In this respect the mad, hopeless predicament inaugurated by the development of the atom bomb comes as something of a perverse relief; if nothing else, it returns to the human race agency over its own destruction. In the famous final scene of 1968’s Planet of the Apes we find Charleton Heston’s astronaut-hero, thousands of years in the future, discovering a half-sunk Statue of Liberty in the desert: “We finally really did it. You maniacs! You blew it up!” Watching the film today one thinks not of nuclear war but of climate change. And what has happened, in fact, is exactly climate change: the implied nuclear war of Apes has transformed the biome, turning New York City into a desert. As John Beck notes of the scene: “Part of the disorientating effect [is] having the quintessential icon of New York City planted in what is clearly a Pacific environment. … The West functions in the film as a vision of the post-catastrophe East: after the apocalypse, New York will look like Arizona and California—the East will look like the West already looks: blasted, inhospitable, and inhabited by the grotesque after-effects of a horrible but unfathomable history.” In the sequel, unbelievably, things get even worse; an even more embittered Heston, mortally wounded and having lost everything, discovers an intact nuclear superweapon capable of destroying the entire planet—and he decides to activate it. The planet explodes; everything dies; the franchise goes on for three more films.
Our superweapons threatened to unpredictably detonate at any moment in the future, destroying all we have, and transforming the planet into a radioactive, desertified cinder. Thus the urgent need, expressed by so much leftist science fiction of the Cold War period, to oppose more bombs, more wars. But, as Timothy Morton has noted, the temporality of climate change, the quintessential planetary apocalypse of our moment, is rather different: “Global warming is like a very slow nuclear explosion that nobody even notices is happening. … That’s the horrifying thing about it: it’s like my childhood nightmares came true, even before I was born.” In the unhappy geological epoch of the Anthropocene—the name scientists have proposed for the moment human activities begin to be recognizable in the Earth’s geological record, the moment visiting aliens or the future’s Cockroach sapiens will be able to see scrawled in their studies of ice cores and tree rings that humanity wuz here—the climate has always already been changed.

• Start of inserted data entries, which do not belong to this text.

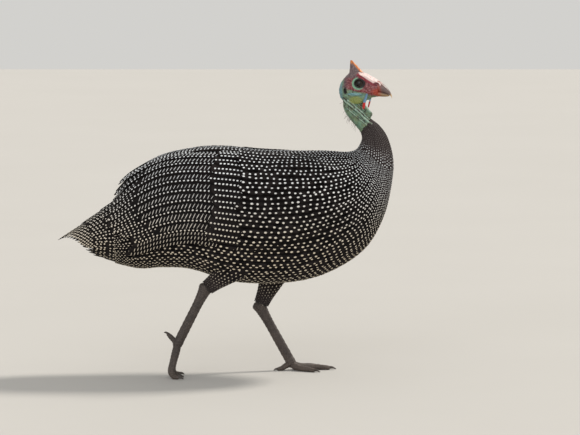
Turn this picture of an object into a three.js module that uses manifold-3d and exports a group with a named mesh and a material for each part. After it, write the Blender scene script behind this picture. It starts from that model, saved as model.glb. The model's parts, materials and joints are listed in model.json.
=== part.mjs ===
// A life-size model of an adult helmeted guinea fowl, walking: the left foot stands flat in front and the
// right foot pushes off behind it on its toe tips. The head is turned a little to the bird's right.
//
// Millimetres, +Z up, +X towards the breast, +Y to the bird's left. The origin is on the floor, under the
// middle of the whole bird. Every feathered outline is the outside of the plumage.
//
// The body is one envelope: a loft from the tail tip, along the trunk and up the neck. Stations along it are
// counted from 0 at the tail tip, and the angle round it is 0 on the back and half a turn on the belly. Wing
// and tail feathers are laid out in the same coordinates, at a height above or below that envelope.

import * as THREE from "three";
import { mergeVertices } from "three/addons/utils/BufferGeometryUtils.js";
import Module from "manifold-3d";

const wasm = await Module();
wasm.setup();

// Driving dimensions

const GAP = 0.3; // between neighbouring nodes
const HEAD_TURN = THREE.MathUtils.degToRad(-20); // towards the bird's right

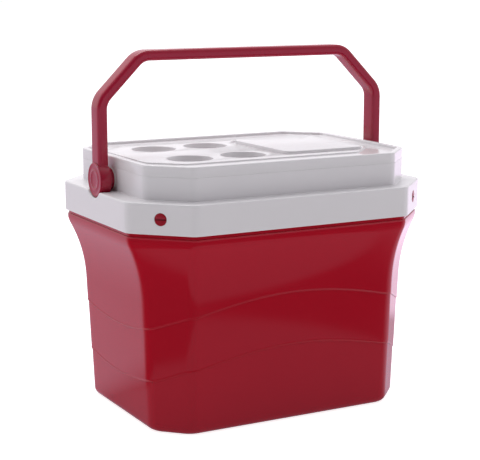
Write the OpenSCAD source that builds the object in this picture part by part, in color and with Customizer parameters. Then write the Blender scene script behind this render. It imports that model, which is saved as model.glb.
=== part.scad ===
// Hand-carry cooler box: a red tub with a white collar, a lift-off lid with
// four cup recesses, and a swinging bail handle.
// Millimetres. +X is the long side, -Y is the front, +Z is up.
// The origin is the centre of the base, on the surface it stands on.

/* [Overall] */
// Length of the collar, the longest plan size
collar_l = 500; // [430:5:620]
// Width of the collar, front to back
collar_w = 380; // [320:5:470]
// Height of the red tub, up to the collar's lower edge
tub_h = 300; // [245:5:370]

/* [Tub] */
// How far the tub's foot stands in from the collar at the short ends
foot_inset_end = 37; // [30:1:45]
// How far the tub's foot stands in from the collar at the front and back
foot_inset_side = 35; // [30:1:45]
// How far each side leans out between the foot and the start of the flare
tub_draft = 12; // [8:0.5:16]
// Height of the flare below the tub's lip
flare_h = 95; // [75:5:115]
// Wall thickness of the tub
shell_t = 2.5; // [2:0.25:4]
// Radius of the tub's bottom edge
foot_r = 11; // [8:1:14]
// Corner cut of the foot, along each side
foot_cut = 46; // [36:1:56]
// Radius of the foot's upright corners
foot_corner_r = 26; // [18:1:30]
// How sharply the flare turns out: 1 is straight
flare_power = 2.2; // [1.6:0.1:3]
// Height of the lip that shows under the collar
lip_h = 10; // [6:1:14]
// How far the lip stands in from the collar's face
lip_inset = 3.4; // [2:0.2:3.8]
// Shadow gap between the lip and the collar
lip_gap = 5; // [3:0.5:7]

/* [Collar] */
// Height of the collar's lower band
band_h = 44.5; // [40:0.5:54]
// Height of the riser above the ledge
riser_h = 33.5; // [30:0.5:42]
// Ledge width at the short ends
ledge_end = 29; // [28:0.5:36]
// Ledge width at the front and back
ledge_side = 23.5; // [22:0.5:30]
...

The current, massive disruptions in global climate have been caused by the cumulative carbon release of generations of people who were long dead before the problem was even identified, as well as by ongoing release from the immense networks of energy, production, and distribution that were built and developed in the open landscape of free and unrestricted carbon release—the networks on which contemporary civilization now undeniably depends, but which nobody yet has any idea how to replicate in the absence of carbon burning fossil fuels. Benjamin Kunkel said it best: “The nightmare, in good nightmare fashion, has something absurd and nearly inescapable about it: either we will begin running out of oil, or we won’t.” That is: either we have Peak Oil, and the entire world suffers a tumultuous, uncontrolled transition to post-cheap-oil economics, or else there’s still plenty of fossil fuels left for us to permanently destroy the global climate through continued excess carbon emissions.
Few cultural documents depict this moment of confrontation with ecological disaster more vividly than the opening sequence of the 1973 overpopulation disaster film Soylent Green, which depicts a miniature history of America. We begin with a quiet classical piano score over a sepia-tinted montage depicting 19th century settlement of the American West, in which the wide-open natural spaces of the frontier seem to dwarf their human inhabitants. But soon something begins to change. Suddenly there are too many people in the frame, then far too many people; cars and then airplanes begin to appear; cities grow huge. New instruments enter the musical track: trumpets, trombones, saxophones; the cacophony begins to speed. Now humans are dwarfed not by nature but by the ceaseless replication of their own consumer goods—replicating the logic of the assembly line, the screen becomes filled with countless identical cars. We see jammed highways, overflowing landfills, smog-emitting power plants, flashes of war, riots, pollution, and graves. The sequence goes on and on, using vertical pans to give the sense of terrible accumulation, of a pile climbing higher and higher. Finally we reach the end—the music slows back to its original piano score, combined with an out-of-harmony synthesizer, over a few sepia-tinted images of that same natural world in ruin, filled with trash. The end of the sequence locates this site of ruin in the future; New York, 2022, population 40,000,000. But of course these nightmarish images are all photographs from the film’s present: the disaster had already happened, even decades ago, it was already too late.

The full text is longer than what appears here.